Bathroom Monologue: Lying Eyes

“The best lie is not the little white lie. White stains too easily. Similarly, do not trust a big, black lie. It is too ostentatious. The only one you can trust is the truth-colored lie. Make the lie look like the truth by making it close to the truth. Ground it in the things they already know. Confess a little to save the lot. You tore up some of the backyard rather than all of it. You ate three cookies rather than seven (or “some cookies;” “some” is enormously useful to a lie). The point is to make a lie-fiction close enough to the truth-reality that people will recognize the content of the lie when they view the truth. Thus when you say you went to return DVD’s to your wife’s sister at her motel, surveillance tapes showing your arrival will only corroborate your story. Meanwhile the truth-colored lie will shelter you actually did in there.”

Wednesday, July 9, 2008

Bathroom Monologue: The Bough Breaks

[GARY and SAMID sit on opposite sides of the booth, each in banana yellow tuxedos, both reading menus; AJA the GIANT FLOATING EYEBALL levitates beside SAMID, wearing a central retinal artery knotted like a bowtie, reading the menu over his shoulder; ARYANA in platemail, sitting on the windowseat beside GARY, trying to make out the chalkboard house specials; and GRUFF STOVER, inexplicably shrunken to six inches in height, with a miniature rifle and plastic cocktail sword across his lap, sitting on ARYANA’S armored shoulder. All are silent for a minute.]
Samid: If a tree falls in the woods and no one is there, does it make a noise?
Aryana: Yes, because your hypothetical only exists in our minds, and in my mind it made a noise.
Aja: If not, why did the birds fly away?
Stover: It invariably causes a massive disturbance that results in the vibrations that we identify as noise. It’s a technicality to say it’s not noise.
Gary: Pretty much like calling a piano not a piano just because you don’ see it falling out a third storey window.
[All look out the window. A beat passes. They resume reading the menus.]

Tuesday, July 8, 2008

Bathroom Monologue: Hotbed

Dillon’s mother often yelled at him to close the front door because they weren’t paying to heat the whole world. Because Dillon was dropped on his head too often as a baby, this made him wonder how hot he’d have to make in their house to heat all the other homes in the world. He didn’t think setting the thermostat at 95 and leaving the windows open would cut it. One time he went to a bonfire, and felt the heat on his face from the other side of the beach. That suggested that setting their home on fire might warm up the neighborhood, though it probably wouldn’t do much for the neighboring counties. In History class he saw videos of the atomic bomb. It had quite a blast radius, and was supposed to be incredibly hot – yet even that only lit up part of Japan. Mainland China didn’t get so much as an unseasonably warm breeze out of the deal. It would take a long chain of atomic blasts to kickstart global warming, and Dillon didn’t think he could get that out of their boiler. They had electric heat, you see. But maybe if he left the oven open while he did it…

Monday, July 7, 2008

Bathroom Monologue: Banning Headscarves; Banning All Scarves

The secretary walked quickly along the line, yanking shirts, skirts and trousers off those who resisted. Most of the people stayed still, keeping their place in line. Most were already undressing themselves. It was an indignity, but they worked in a national office, and this was better than getting fired.
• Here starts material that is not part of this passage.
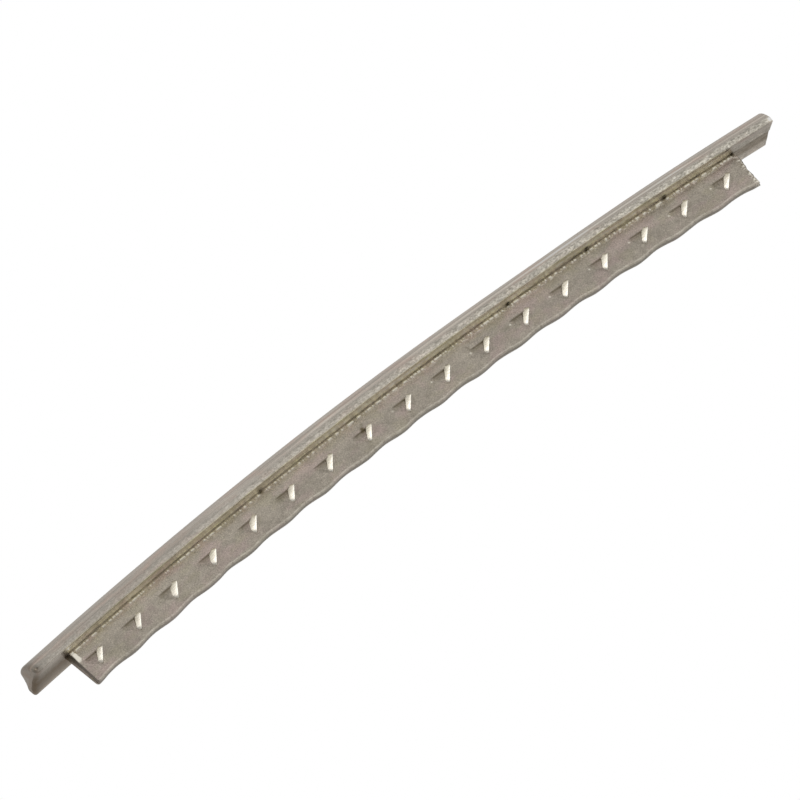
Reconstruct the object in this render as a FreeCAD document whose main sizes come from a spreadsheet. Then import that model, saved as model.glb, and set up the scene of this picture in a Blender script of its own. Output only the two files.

He ordered, “Everything off. Even the thongs.”

“Can't we just take off the headscraves?” one woman asked, though she seemed hesitant to part even with that.
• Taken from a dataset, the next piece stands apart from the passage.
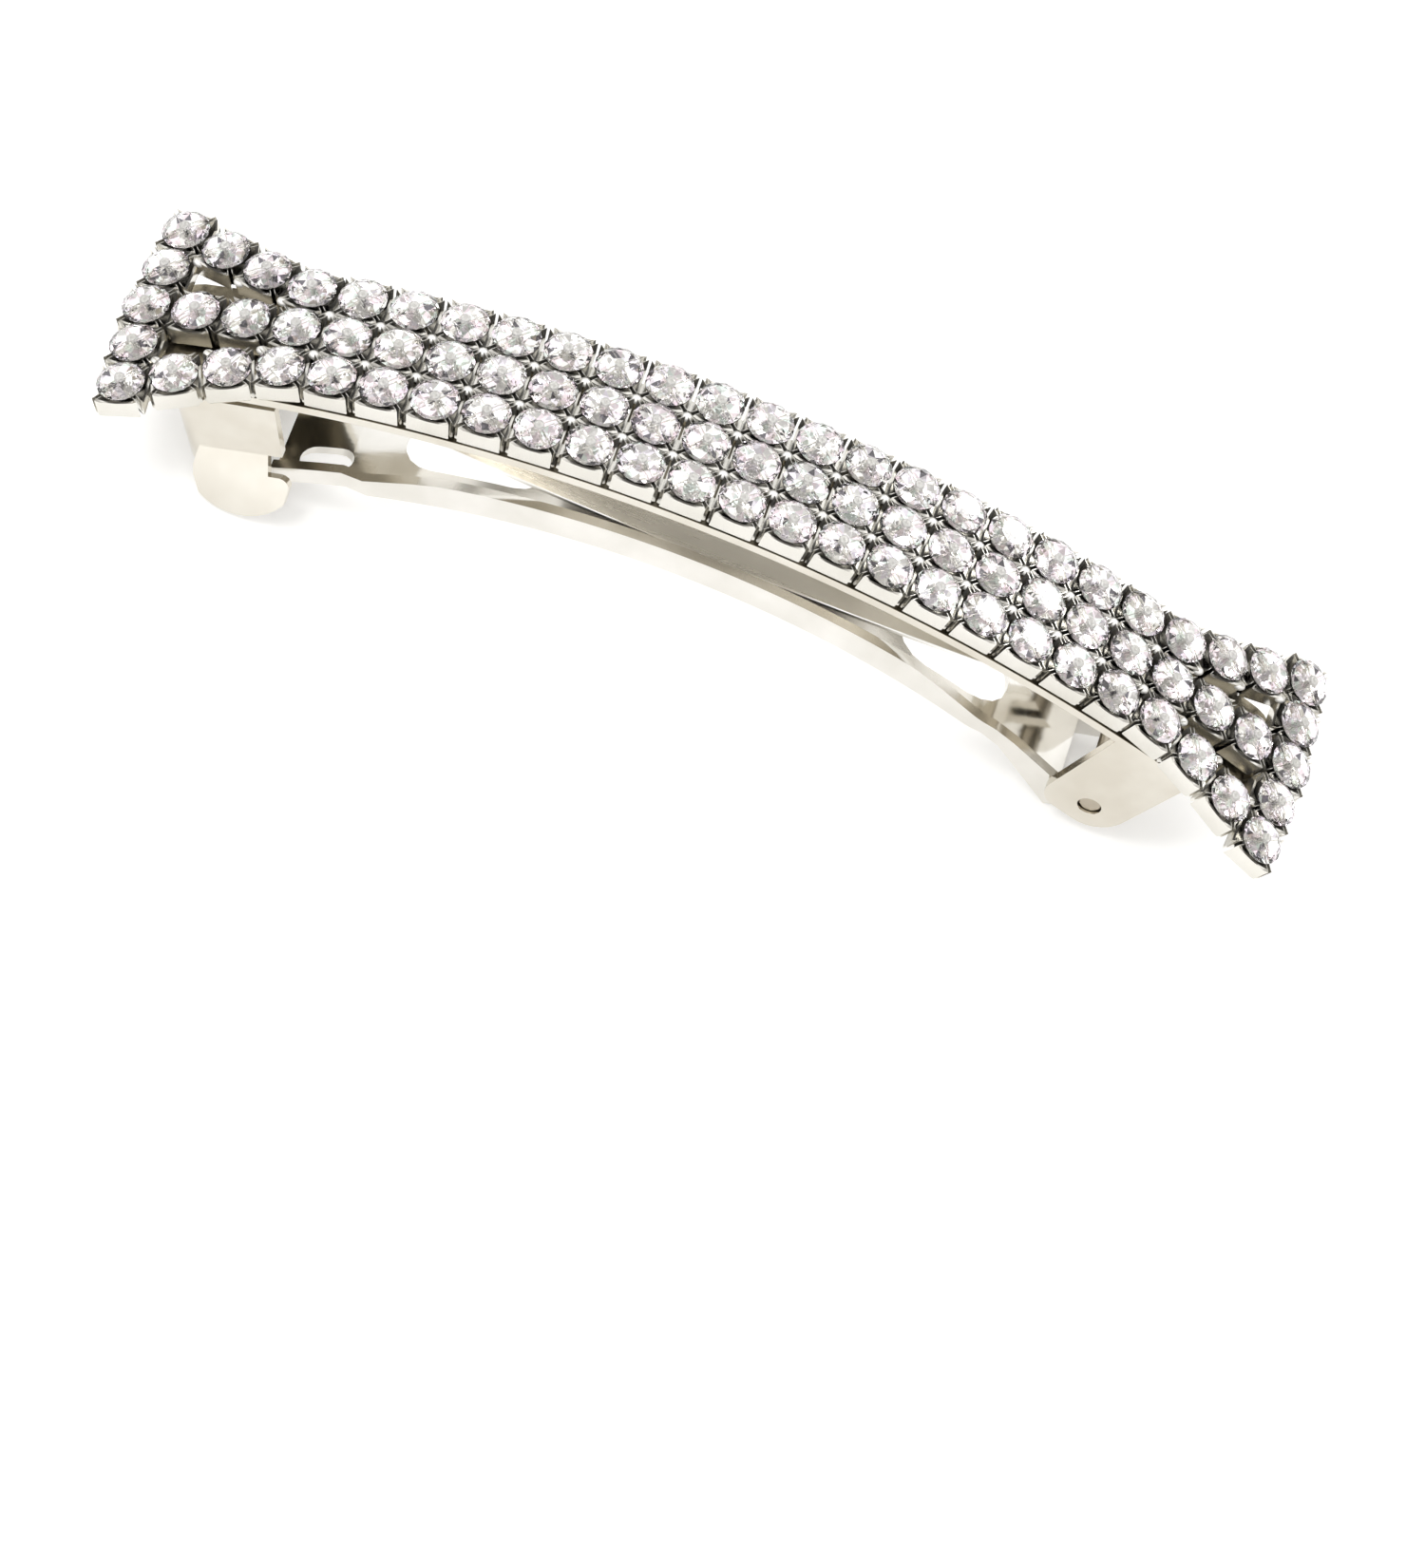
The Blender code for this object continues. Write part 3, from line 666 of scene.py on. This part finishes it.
def area_light(name, position, size, power):
    data = bpy.data.lights.new(name, "AREA")
    data.shape = "RECTANGLE"
    data.size, data.size_y = size
    data.energy = power
    light = bpy.data.objects.new(name, data)
    light.location = position
    direction = Vector(LIGHT_TARGET) - Vector(position)
    light.rotation_euler = direction.to_track_quat("-Z", "Y").to_euler()
    bpy.context.scene.collection.objects.link(light)


def build_world():
    """A white tent overhead that falls to a darker warm band above the horizon."""
    world = bpy.data.worlds.new("studio")
    world.use_nodes = True
    tree = world.node_tree
    background = tree.nodes["Background"]
    place = node(tree, "ShaderNodeTexCoord")
    split = node(tree, "ShaderNodeSeparateXYZ")
    ramp = node(tree, "ShaderNodeValToRGB")
    elements = ramp.color_ramp.elements
    while len(elements) < len(SKY_STOPS):
        elements.new(0.5)
    for element, (position, colour) in zip(elements, SKY_STOPS):
        element.position = position
        element.color = (*colour, 1.0)
    tree.links.new(place.outputs["Generated"], split.inputs["Vector"])
    tree.links.new(split.outputs["Z"], ramp.inputs["Fac"])
    tree.links.new(ramp.outputs["Color"], background.inputs["Color"])
    background.inputs["Strength"].default_value = SKY_STRENGTH
    bpy.context.scene.world = world


def build_stage():
    bm = bmesh.new()
    bmesh.ops.create_grid(bm, x_segments=1, y_segments=1, size=FLOOR_HALF)
    material, tree, shader = new_material("floor_paper")
    grain = node(tree, "ShaderNodeTexNoise", Scale=400.0, Detail=2.0)
    ramp = node(tree, "ShaderNodeValToRGB")
    ramp.color_ramp.elements[0].color = (0.90, 0.90, 0.90, 1.0)
    ramp.color_ramp.elements[1].color = (0.93, 0.93, 0.93, 1.0)
    tree.links.new(grain.outputs["Fac"], ramp.inputs["Fac"])
    tree.links.new(ramp.outputs["Color"], shader.inputs["Base Color"])
    shader.inputs["Roughness"].default_value = 0.9
    shader.inputs["Emission Color"].default_value = (1.0, 1.0, 1.0, 1.0)
    shader.inputs["Emission Strength"].default_value = 0.25
    floor = to_object(bm, "floor", [material])

    build_world()
    for name, (position, size, power) in LIGHTS.items():
        area_light(name, position, size, power)
    scene = bpy.context.scene
    scene.view_settings.view_transform = "Standard"
    scene.view_settings.exposure = 0.0


def main():
    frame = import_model()
    materials = make_materials()
    build_stones_and_cups(materials)
    build_clasp(frame, materials)
    build_stage()
    build_camera()


main()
“No. That's offensive, but so too could a crucifix or a scullcap,” he said, yanking a yarmulke off a Hebrew. No one moved to stop him. “All clothing can potentially offend somebody, so the government's banned every scrap of it. No slutty micros, no nun's habits.”
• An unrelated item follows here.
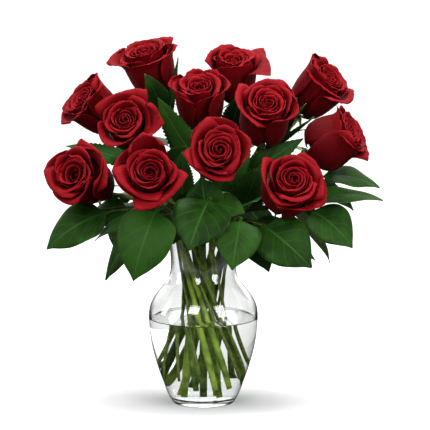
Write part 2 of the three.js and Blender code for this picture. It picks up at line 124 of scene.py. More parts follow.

At the back of a line a naked man shuddered, clutching his catheter bag. The secretary glared at him.

The old man asked, “This too?”

The secretary nodded sternly. “Might offend somebody.”

Sunday, July 6, 2008

Bathroom Monologue: “It was a dark and stormy night.” –Edward Bulwer-Lytton

This is actually a eulogy for a bathroom monologue. I went on quite a rant about this famous phrase, then threw it into to find out who begat the cliche. The offender was Edward Bulwer-Lytton, but it turns out I wasn’t the first to rip into his writing. It turns out I may be the last, as everyone else on earth has already made fun of him. Madeleine L'Engle, Ray Bradbury, Star Trek: The Next Generation... really, the second Star Trek series made fun of him? Now I can’t bring it to heart to slam old Edward. That’s just not right. You can only disagree with something so much before you become more annoying than the center of your ire. The guy overwrote. So did Charles Dickens and Charles Darwin. Yes, it being a dark night is redundant writing, and this phrase associated with a sort of self-indulgent drama that begs to be made fun of, but the suppression of women’s rights in the Middle East hasn’t been made fun of nearly enough. Debated? Fought? Yes, but not made fun of the may Mr. Bulwer-Lytton’s silly opening sentence was, and not nearly as often (there are even contests to parody his writing style - look it up). So now let’s venture over to some fresh territory of mockery. Let’s not execute Osama Bin Laden when we catch him; let’s give him a top-notch sex change, put him in a string bikini and parachute him into downtown Baghdad. That’ll be a bright and sunny day.